Q4 quant
Hi,
I recently found your quants.
I would much appreciate the Q4_XXL for this particular (or any other Qwen3.5-27B) model.
π
Do you have more then 24GB VRAM available? Because Q4_K_XXL would be 23GB with the same setting as Q6 is done.
Do you have more then 24GB VRAM available? Because Q4_K_XXL would be 23GB with the same setting as Q6 is done.
I have exactly 24GB VRAM and 64GB RAM. Q6 is just too much. Q4 would be ideal, as I can tune --n-gpu-layers to utilize my VRAM exactly.
I'm currently in a hunt of some improved Qwen3.5-27B at Q4, and I really like your XXL quants.
Deppending on what you need LLM for those quants may be a hit or a miss. I find them better performers when working with context, they feel smarter, however I still have problems finding best recipe for given model.
I made several quants of this model with different settings for attension and ffn_down weights, and find out, in my limited testing, that quant I made one of the first tries, that omitted setting attn_output in higher precission in fact performs better then quants with more precission for this weight made letter... also setting all attension weights to bf16 not nescesserly improved model performance. This is so wired.
But again, my testing is a bit too limited. They sure work for me however :P and if I find better recipe latter, I eventually reupload newer version, so do not be supprised if I remove this repo and reupload later :P
BTW, uploading Q4. It is not that extreme setting attention layers like some my other quants, and maybe setting bf16 is not always the way when making smaller quants... should be fine... or you tell me?

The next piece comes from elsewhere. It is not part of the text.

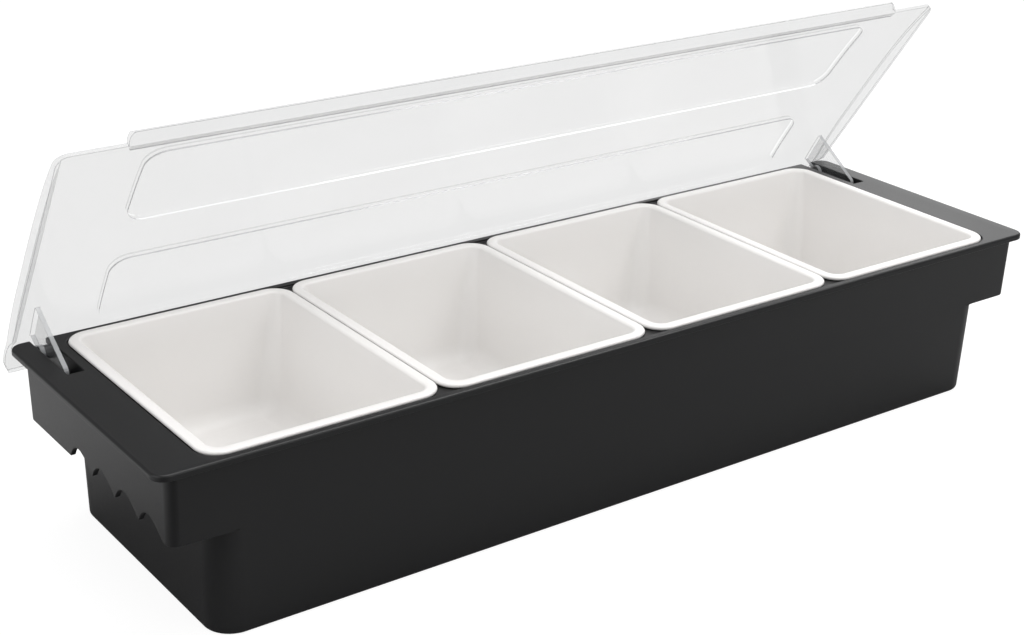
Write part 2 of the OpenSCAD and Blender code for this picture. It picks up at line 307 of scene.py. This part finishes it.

I have slow upload so it will take ~day.
BTW2. I don't normally make quants when someone asks me, but I still have full precission weights of this model and still plan to test some recipes to see if I can find better setting for weights... so you are lucky with this request :P
Thank you very much. Sorry for late response. Downloaded weights and they seem to be better than "raw" Unsloth's ones.